The French have always had a penchant for fungi, but one day you may be more likely to find a cep cleaning up after a nuclear accident than being served in a souffle.
Edible mushrooms might not be an obvious choice, but French scientists believe a wild mushroom might soak up radioactive caesium-137 ions as easily as it can olive oil.
Caesium-137 was released in vast quantities by the explosion at the Chernobyl nuclear power station 16 years ago and could be a major contaminant from a terrorist "dirty bomb" (a conventional bomb carrying radioactive material).
Removing metal and radioactive contaminants from exposed land is a crucial task.
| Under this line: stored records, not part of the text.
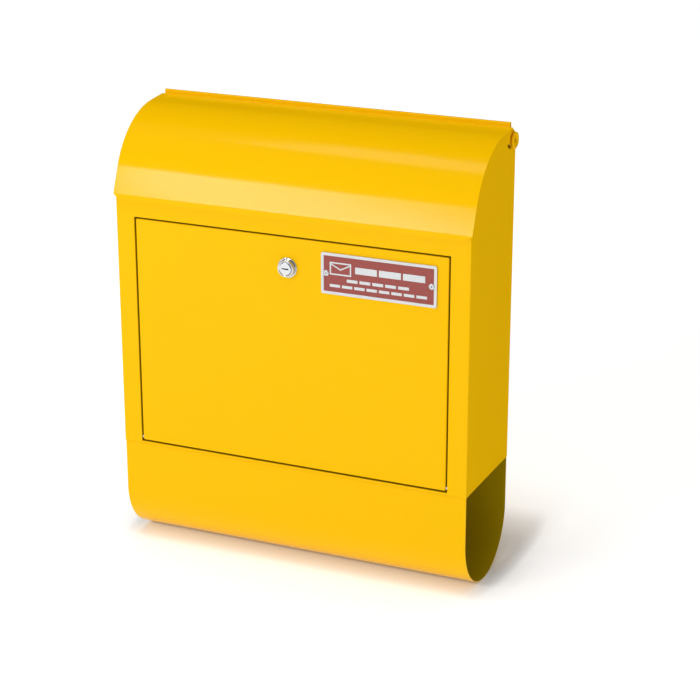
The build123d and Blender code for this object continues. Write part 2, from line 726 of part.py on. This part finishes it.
def cam_screw():
    """Cross-slotted pan-head screw that holds the cam on the plug."""
    rear_y = CAM_REAR_Y + SCREW_HEAD_THICKNESS
    tip_y = CAM_REAR_Y - SCREW_LENGTH + SCREW_HOLE_SPARE
    head = rod_y(SCREW_HEAD_R, CAM_REAR_Y, rear_y, 0, LOCK_Z)
    head = fillet(head.edges().filter_by(GeomType.CIRCLE).sort_by(Axis.Y)[-1], SCREW_HEAD_ROUND)
    screw = head + rod_y(SCREW_R, tip_y, CAM_REAR_Y, 0, LOCK_Z)
    long, short = SCREW_CROSS_LENGTH / 2, SCREW_CROSS_WIDTH / 2
    for x, z in ((long, short), (short, long)):
        screw -= block(-x, x, rear_y - SCREW_CROSS_DEPTH, rear_y + CUT, LOCK_Z - z, LOCK_Z + z)
    return screw


os.makedirs("parts", exist_ok=True)

for make in (
    back_panel,
    front_frame,
    floor_panel,
    newspaper_trough,
    trough_rivets,
    hinge_rod,
    bush_clips,
    door_hinge_pins,
    lid_shell,
    door_panel,
    nameplate,
    nameplate_field,
    nameplate_emblem,
    nameplate_rivets,
    lock_housing,
    lock_ring,
    lock_nut,
    lock_plug,
    lock_cam,
    cam_screw,
):
    write(make.__name__, make())

for make in (side_panel, hinge_bush, lid_ear):
    right = make()
    write(f"{make.__name__}_right", right)
    write(f"{make.__name__}_left", mirrored(right))
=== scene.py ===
import json
from math import asin, cos, pi, radians, sin, tan

import bmesh
import bpy
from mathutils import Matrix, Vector


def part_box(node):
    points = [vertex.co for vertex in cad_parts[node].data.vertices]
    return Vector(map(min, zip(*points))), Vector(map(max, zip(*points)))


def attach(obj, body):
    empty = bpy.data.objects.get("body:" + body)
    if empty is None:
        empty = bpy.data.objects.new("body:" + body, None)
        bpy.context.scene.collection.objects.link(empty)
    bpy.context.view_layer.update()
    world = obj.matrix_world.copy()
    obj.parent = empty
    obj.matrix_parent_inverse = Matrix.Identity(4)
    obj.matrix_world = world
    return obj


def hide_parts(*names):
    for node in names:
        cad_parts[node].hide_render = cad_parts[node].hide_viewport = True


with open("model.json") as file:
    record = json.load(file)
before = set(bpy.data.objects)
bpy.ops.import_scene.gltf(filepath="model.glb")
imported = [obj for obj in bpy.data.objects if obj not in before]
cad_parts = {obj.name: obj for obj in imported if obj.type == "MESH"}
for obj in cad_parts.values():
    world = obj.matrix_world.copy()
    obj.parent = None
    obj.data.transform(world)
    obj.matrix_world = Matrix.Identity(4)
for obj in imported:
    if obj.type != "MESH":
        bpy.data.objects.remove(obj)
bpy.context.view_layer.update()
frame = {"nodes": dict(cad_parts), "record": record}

MM = 0.001
BODIES = frame["record"]["behaviour"]["bodies"]
SLOTS = {part["node"]: part["material_slot"] for part in frame["record"]["subparts"]}
BODY_OF = {node: body for body, nodes in BODIES.items() for node in nodes}

# Sheet metal
SHEET = 1.0 * MM
EDGE = 0.2 * MM
FINE_EDGE = 0.08 * MM
RIGHT = Vector((1.0, 0.0, 0.0))

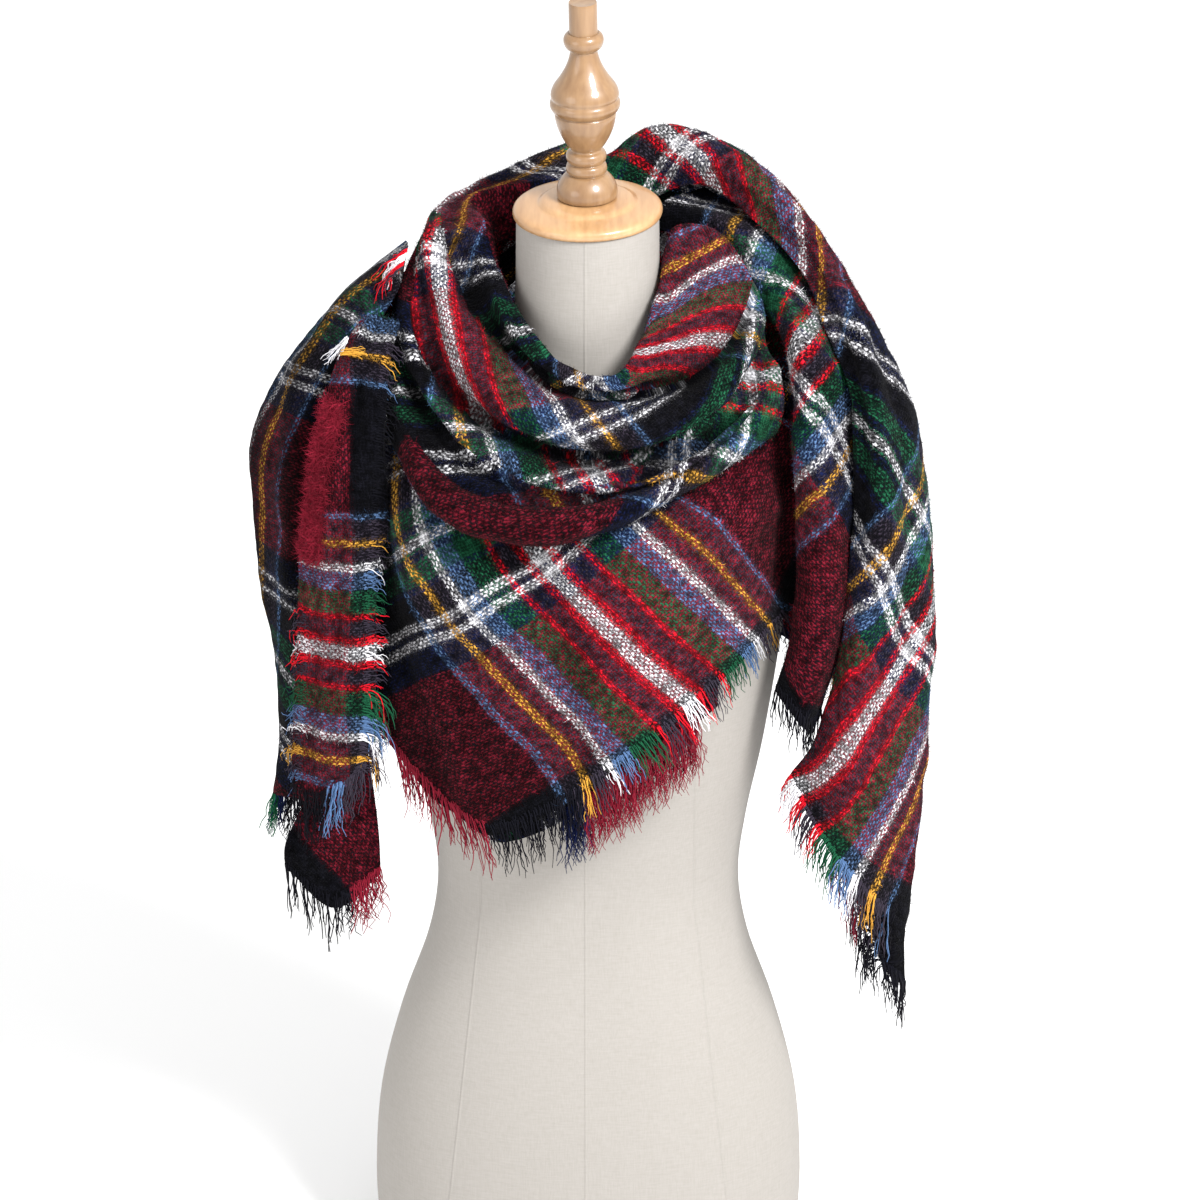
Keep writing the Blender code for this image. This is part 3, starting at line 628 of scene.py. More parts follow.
def crease(grid, along, across, lines):
    """The sheet pushed along its normals by soft troughs and ridges.

    lines are (depth in mm, half width in mm, [(row, column), ...]) in the table's rows and
    columns: a point at distance d from the line moves by depth x exp(-(d / half width)^2),
    less towards the line's two ends."""
    points = grid.reshape(-1, 3)
    shift = np.zeros(len(points))
    for depth, half, path in lines:
        path = spline(path, CREASE_POINTS)
        way = bilinear(grid, path[:, 0] * along, path[:, 1] * across)
        gap = np.linalg.norm(points[:, None] - way[None], axis=2)
        nearest = gap.argmin(axis=1)
        share = nearest / (len(way) - 1)
        fade = np.clip(np.minimum(share, 1 - share) * CREASE_FADE + CREASE_END, 0, 1)
        shift += depth * MM * fade * np.exp(-(gap.min(axis=1) / (half * MM)) ** 2)
    return grid + normals_of(grid) * shift.reshape(grid.shape[:2])[..., None]


def wrinkle(grid, flat, size, seed):
    """Small soft unevenness: a sum of sines over the cloth, each with its own direction."""
    draw = np.random.default_rng(seed)
    shift = np.zeros(flat.shape[:2])
    for wave, part in WAVES:
        for _ in range(2):
            angle, phase = draw.uniform(0, math.pi), draw.uniform(0, 2 * math.pi)
            run = flat[..., 0] * math.cos(angle) + flat[..., 1] * math.sin(angle)
            shift += part * np.sin(run * 2 * math.pi / wave + phase)
    return grid + normals_of(grid) * (shift * size * MM)[..., None]


def hollows(grid, side):
    """How deep each point lies in a fold, up to 1: its distance below a smoothed copy of the
    sheet on the given side, as a share of the deepest.  A ridge is less than 0.  The finishes
    paint shade by it in folds, and painted light on ridges."""
    soft = grid.copy()
    for _ in range(HOLLOW_TURNS):
        soft[1:-1] = (soft[:-2] + soft[2:]) / 4 + soft[1:-1] / 2
        soft[:, 1:-1] = (soft[:, :-2] + soft[:, 2:]) / 4 + soft[:, 1:-1] / 2
    below = ((soft - grid) * normals_of(grid)).sum(axis=-1) * side / MM
    return np.clip(below / HOLLOW_DEEPEST, HOLLOW_LEAST, 1.0)


def walled(name, grid, flat, band=None, side=-1, shaded=0.0):
    """A closed wall of cloth, half its thickness to each side of the sheet.

    flat gives the places on the square.  Where the cloth disappears into creases and comes
    out again, flat is a stack of such places and band says which one each quad takes.
    side is the face that shows, -1 or 1, and shaded is painted shade added to the hollows."""
    rows, columns = grid.shape[:2]
    half = normals_of(grid) * WALL / 2
    points = np.concatenate([(grid + half).reshape(-1, 3), (grid - half).reshape(-1, 3)])
    flats = flat.reshape(-1, rows * columns, 2) * MM
    band = np.zeros((rows - 1, columns - 1), dtype=int) if band is None else band
    index = np.arange(rows * columns).reshape(rows, columns)
    quads = quads_of(index)
    rim = np.concatenate([index[0, :-1], index[:-1, -1], index[-1, :0:-1], index[:0:-1, 0]])
    ring = np.roll(rim, -1)
    back = rows * columns
    edge = np.stack([ring, rim, rim + back, ring + back], axis=-1)
    rim_band = band[np.minimum(rim // columns, rows - 2), np.minimum(rim % columns, columns - 2)]
    uv = np.concatenate([flats[kind[:, None], part % back].reshape(-1, 2) for kind, part in (
        (band.reshape(-1), quads), (band.reshape(-1), quads[:, ::-1]), (rim_band, edge))])
    hollow = np.tile((hollows(grid, side) + shaded).reshape(-1), 2)
    piece = mesh_piece(name, points, [quads, quads[:, ::-1] + back, edge], uv, CLOTH_FINISH,
                       hollow)
    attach(piece, "root")
    return piece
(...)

Aside from the threat to the environment and the health of those living nearby, toxic metal ions can be carried into the food chain by vegetation.
One clean-up solution, known as bioremediation, involves planting species that might absorb the metals from the soil and then disposing of them safely. However, no plants thrive on soil contaminated by the alkali metal caesium. So, why not a fungus?
Anne-Marie Albrecht-Gary and her colleagues at the Louis Pasteur University and the University of Strasbourg think they have found the solution in the unlikely form of the tasty bay boletus, Xerocomus badius.
"Fungi often exhibit a remarkable ability to accumulate a large variety of elements, from the heaviest of the transition metals such as lead, to the alkali metals, including radioisotopes like caesium-137," says Albrecht-Gary in a recent issue of Chemical Communications.
But, she adds, little is known about how these fungi take up such metal ions. She and her colleagues have studied the chemistry of the two pigments that give the inside of the bay boletus cap its bright yellow colour - norbadione A and badione A.
These chemicals can act like molecular crab claws, grabbing hold of metal ions in a pincer movement known as chelation. The yellow colour of the pigments provided the team with the means to test how well each latches on to metals, such as caesium.
They exploited the pigments' strong absorption of ultraviolet wavelengths to record a spectrum of the free pigment molecules. Their spectra in the presence of caesium ions are markedly different. UV spectroscopy coupled with chemical analysis revealed that norbadione A, in particular, can bind to radioactive caesium strongly. It can actually bind two caesium ions, whereas its weaker sibling badione A only has the strength to grip one at a time.
Albrecht-Gary and her colleagues believe that norbadione gets its strength from an allosteric effect. When one caesium ion enters the claw, the molecule's chemistry changes slightly so that a second gripping position opens up to accept another caesium, working like a double claw. Badione A, on the other hand has only one possible grip.
The researchers believe that norbadione A makes the bay boletus so good at sequestering radioactive caesium ions from the soil in which it grows that it should be used to remove this hazardous metal from contaminated land.
The team has dashed hopes for its use in removing toxic metals, such as radioactive caesium-137 cadmium and nickel, from the body. Its grip on alkali metals, such as the essential minerals sodium and potassium, is too strong.
Of, course one problem remains: what to do with the radioactive fungi…one can hardly cook them in an omelet.